My Movie Weekend Pt 2. The Queen
I know I shouldn't do it, but a lot of people do: I refilled my drink after "Running With Scissors" then strolled into an afternoon screening of "The Queen" at The Grove. Two movies for the price of one! When watching "Scissors," you feel sure that Annette Bening will finally win the best actress Oscar. Then you see "The Queen" with Helen Mirren in a flawless performance as the reignig British monarch and you know who's going to be holding that statuette the night of the Academy Awards.
Mirren won the Emmy a few months ago for playing the first Queen Elizabeth and these two very different roles of a lifetime.
"The Queen" dramatizes the aftermath of the death of Diana, Princess of Wales, in August 1997 in a horrific car crash in London. The story of her death has been often told but there has never been a movie focusing on the grieving British public's disbelief and anger toward their queen for staying holed up at the royal country estate without uttering a word or even issuing a statement about the death of her former daughter-in-law, Diana, who was the mother of her grandson William, the future King of England.

It took a new Prime Minister, Tony Blair (portrayed wonderfully in the film by Michael Sheen to convince the Queen - clearly out of touch with the public mood - to return to London, fly the flag over Buckingham Palace at half-mast, and to address her subjects in a live television address. I do wish the filmaker had allowed the audience to hear Mirren do the address in its entirety instead of having Blair's wife Cherie (Helen McCrory) talk over the last part of it. She was amusing through much of the film but in that scene, I did so want her to shut up.
But you just can't take your eyes off of Mirren who is imperious much of the time but her eyes are saying so much throughout the movie. "The Queen" takes care to help the audience understand Queen Elizabeth II more, to understand that being stoic and rigid about protoccal and clueless about real people (even her children) isn't so surprising when you consider she became Her Majesty Queen Elizabeth at the age of 25 after the sudden death of her father King George. She's now been on that throne for more than 50 years! And given that her late mother, Queen Elizabeth, The Queen Mother, lived to be 101, chances are her daughter will around for a few more decades to come!
Any regular reader of "Out In Hollywood" knows that my personal experiences often find their way onto this blog and this is another one of those times. I was in London staying with my friends Danny and Lorna for two weeks in the summer of 1997 - about a month before Diana's death.
For many years, I had been obsessed with all things having to do with the royal family so was beside myself when Lorna secured tickets for us to tour Buckingham Palace (it was the first summer the palace had ever been open to the public). It was a thrill to be inside rather than just looking through the gates like in years past and waiting to watch the changing of the guard.
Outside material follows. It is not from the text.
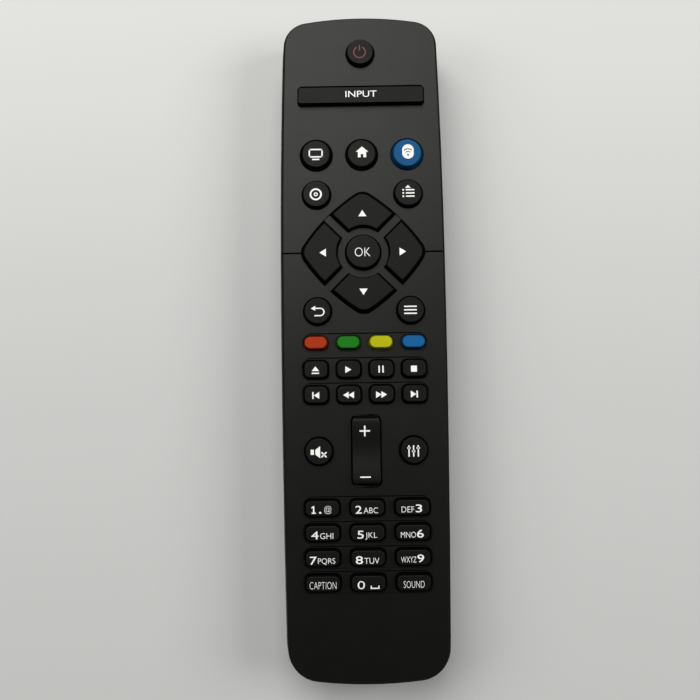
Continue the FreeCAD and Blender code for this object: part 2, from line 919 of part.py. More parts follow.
def contact_sheet(x0, x1, y0):
    """A flat contact against an end wall of the well."""
    half = contact_height / 2
    return box(x0, x1, y0, y0 + contact_plate, cell_z - half, cell_z + half)


def contact_bridge():
    """The plate that joins the two cells at the tail."""
    half = cell_spacing / 2 + contact_width / 2
    return contact_sheet(-half, half, well_tail)


def contact_tabs():
    """The two separate plates at the head of the well."""
    tabs = []
    for x in (-cell_spacing / 2, cell_spacing / 2):
        tabs.append(contact_sheet(x - contact_width / 2, x + contact_width / 2, well_head - contact_plate))
    return group(tabs)


def case_screws():
    """The two screws that hold the deck to the bosses."""
    screws = []
    for x, y in boss_places():
        head = cylinder(x, y, screw_head_radius, deck_z - screw_head, deck_z)
        shank = cylinder(x, y, screw_radius, deck_z, deck_z + screw_length)
        screws.append(joined([head, shank]))
    return group(screws)


def main():
    os.makedirs("parts", exist_ok=True)
    save("front_cover", front_cover())
    save("rear_cover", rear_cover())
    save("battery_door", battery_door())
    save("circuit_board", circuit_board())
    save("rubber_mat", rubber_mat())
    save("infrared_window", infrared_window())
    save("infrared_lamp", infrared_lamp())
    save("controller_chip", controller_chip())
    save("resonator", resonator())
    save("capacitor", capacitor())
    save("battery_left", cell(-1))
    save("battery_right", cell(1))
    save("battery_springs", battery_springs())
    save("contact_bridge", contact_bridge())
    save("contact_tabs", contact_tabs())
    save("case_screws", case_screws())
    for name, kind, x, y, size, corner in keys:
        if kind == ROUND:
            save(name, round_cap(x, y, size, cap_proud))
        else:
            save(name, slab_cap(x, y, size, corner))
    arrow_names = ["arrow_right_key", "arrow_up_key", "arrow_left_key", "arrow_down_key"]
    for name, cap in zip(arrow_names, arrow_caps()):
        save(name, cap)
    save("ok_key", round_cap(0, pad_y, ok_bore * even, ok_proud))
    save("source_key", source_cap())
    save("volume_rocker", rocker())


main()
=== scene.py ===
import math
from functools import partial

import bmesh
import bpy
from bpy.props import FloatProperty, FloatVectorProperty, PointerProperty
from bpy.types import Operator, Panel, PropertyGroup
from mathutils import Matrix, Vector


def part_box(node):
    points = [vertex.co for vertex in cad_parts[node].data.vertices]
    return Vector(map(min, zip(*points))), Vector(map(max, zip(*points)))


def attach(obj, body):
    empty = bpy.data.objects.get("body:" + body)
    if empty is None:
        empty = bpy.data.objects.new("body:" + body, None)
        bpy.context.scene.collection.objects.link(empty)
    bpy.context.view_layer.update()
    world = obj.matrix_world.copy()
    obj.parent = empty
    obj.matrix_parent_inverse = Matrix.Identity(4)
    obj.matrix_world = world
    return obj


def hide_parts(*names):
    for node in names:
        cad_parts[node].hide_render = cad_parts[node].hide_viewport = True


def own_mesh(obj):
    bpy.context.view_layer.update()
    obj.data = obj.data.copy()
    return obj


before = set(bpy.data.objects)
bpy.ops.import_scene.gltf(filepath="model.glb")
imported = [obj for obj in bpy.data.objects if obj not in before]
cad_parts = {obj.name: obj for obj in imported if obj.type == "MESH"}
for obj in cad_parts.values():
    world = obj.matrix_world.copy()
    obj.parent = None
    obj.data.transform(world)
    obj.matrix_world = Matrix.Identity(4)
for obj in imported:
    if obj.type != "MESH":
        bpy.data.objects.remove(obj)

bl_info = {
    "name": "Home theater remote control",
    "version": (1, 0, 0),
    "blender": (4, 5, 0),
    "location": "3D View > Sidebar > Remote",
    "description": "Finishes the frame of a handheld remote control",
    "category": "Object",
}

MM = 0.001
X, Y, Z = range(3)

# Heights of the frame in millimetres
FACE = 18.8
COLLAR = FACE - 0.1
FOOT_LOW = 16.18
FOOT_TOP = 16.88
BOARD_TOP = 14.35
MAT_TOP = 14.85
CELL_Z = 6.95

# A key in millimetres: the gap in its opening, the ledge of its foot, its height over the face
CAP_GAP, FOOT_LEDGE, KEY_PROUD = 0.25, 0.5, 1.6
# Segments of a key's rim, and the upward normal below which a face belongs to its wall, which is
# dull and darkened as painted shade
RIM_STEPS, WALL_SLOPE = 4, 0.8

# Key rows, from the head to the tail
POWER_Y, SOURCE_Y, SHORTCUT_Y, MENU_Y, PAD_Y = 88.4, 74.75, 56.0, 43.55, 25.6
BACK_Y, COLOUR_Y, PLAY_Y, SKIP_Y, ROCKER_Y = 7.7, -1.8, -9.8, -17.3, -33.9
SHORTCUT_X, MENU_X = 13.9, 13.95
STRIP_XS = (-14.58, -4.86, 4.86, 14.58)
NUMBER_XS = (-13.1, 0.0, 13.1)

# Round keys: name, place, opening
SHORTCUT_BORE = 10.2
ROUND_KEYS = (
    ("power_key", 0.0, POWER_Y, 9.1),
    ("tv_key", -SHORTCUT_X, SHORTCUT_Y, SHORTCUT_BORE),
    ("home_key", 0.0, SHORTCUT_Y, SHORTCUT_BORE),
    ("wireless_key", SHORTCUT_X, SHORTCUT_Y, SHORTCUT_BORE),
    ("disc_menu_key", -MENU_X, MENU_Y, 9.15),
    ("top_menu_key", MENU_X, MENU_Y, 9.15),
    ("back_key", -MENU_X, BACK_Y, 8.85),
    ("options_key", MENU_X, BACK_Y, 8.85),
    ("mute_key", -MENU_X, ROCKER_Y, 8.8),
    ("equaliser_key", MENU_X, ROCKER_Y, 8.8),
    ("ok_key", 0.0, PAD_Y, 11.2),
)

# Slab keys by rows: width, depth and corner of the opening, then the places and the names
COLOUR_SIZE, PLAY_SIZE, NUMBER_SIZE = (7.75, 4.7, 2.2), (7.95, 6.05, 2.0), (10.8, 5.5, 1.9)
SLAB_ROWS = (
    (COLOUR_SIZE, COLOUR_Y, STRIP_XS, ("red_key", "green_key", "yellow_key", "blue_key")),
    (PLAY_SIZE, PLAY_Y, STRIP_XS, ("eject_key", "play_key", "pause_key", "stop_key")),
    (PLAY_SIZE, SKIP_Y, STRIP_XS, ("previous_key", "rewind_key", "forward_key", "next_key")),
    (NUMBER_SIZE, -50.35, NUMBER_XS, ("number_1_key", "number_2_key", "number_3_key")),
    (NUMBER_SIZE, -57.48, NUMBER_XS, ("number_4_key", "number_5_key", "number_6_key")),
    (NUMBER_SIZE, -64.61, NUMBER_XS, ("number_7_key", "number_8_key", "number_9_key")),
    (NUMBER_SIZE, -71.74, NUMBER_XS, ("caption_key", "number_0_key", "sound_key")),
)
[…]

But my visit that summer was also memorable because of all the attention on Diana whose trip to Bosnia as part of her landmine work was all over the headlines. I loved scooping up all the papers every morning in Britain, they are such a good read. But in the days before I left, there was all this furor over photos taken of Diana on a boat kissing Dodi Al Fayed. It was HUGE news.
When the pictures were published in one of the tabloids, Lorna and I could not find one anywhere on our way to lunch at a pub. Good thing it was a gay pub though because there was one dog-eared copy of the paper with the pictures of Diana and Dodi snogging. I looked just like everyone else but I had this feeling, that day, that it was all too much, that there was too much heat on this woman and it seemed a bit scary and out of control. So when Diana was killed only weeks later, a part of me wasn't completely surprised because I had been witness to a bit of the madness that had surrounded her.
It's still so sad.

Greg Hernandez has covered the entertainment industry for the Daily
News since 2001. He's considered a bit odd by some for his obsession
with box office numbers, has been known to camp out near the kitchen
at premieres for first crack at the hors d'oeurves, and Greg's never
seen a red carpet he didn't want to stroll down.
Comments
Did madness surround her or did it drive her?
The one character not developed in this film is that of Diana herself. And while the "people's princess" remains the icon of superficial popular culture, the Royal family knew a very different character up close -- the one behind the facades of glamour and pseudo-compassion.
Both Diana and her brother, Charles Spencer, suffered from Borderline Personality Disorder caused by their mother's abandoning them as young children. A google search reveals that Diana is considered a case study in BPD by mental health professionals.
For Charles Spencer, BPD meant insatiable sexual promiscuity (his wife was divorcing him at the time of Diana's death). For Diana, BPD meant intense insecurity and insatiable need for attention which even the best husband could never fulfill.
Clinically, it's clear that the Royal family did not cause her "problems". Rather, Diana brought her multiple issues into the marriage, and the Royal family was hapless to deal with them.
Her illness, untreated, sowed the seeds of her fast and unstable lifestyle, and sadly, her tragic fate.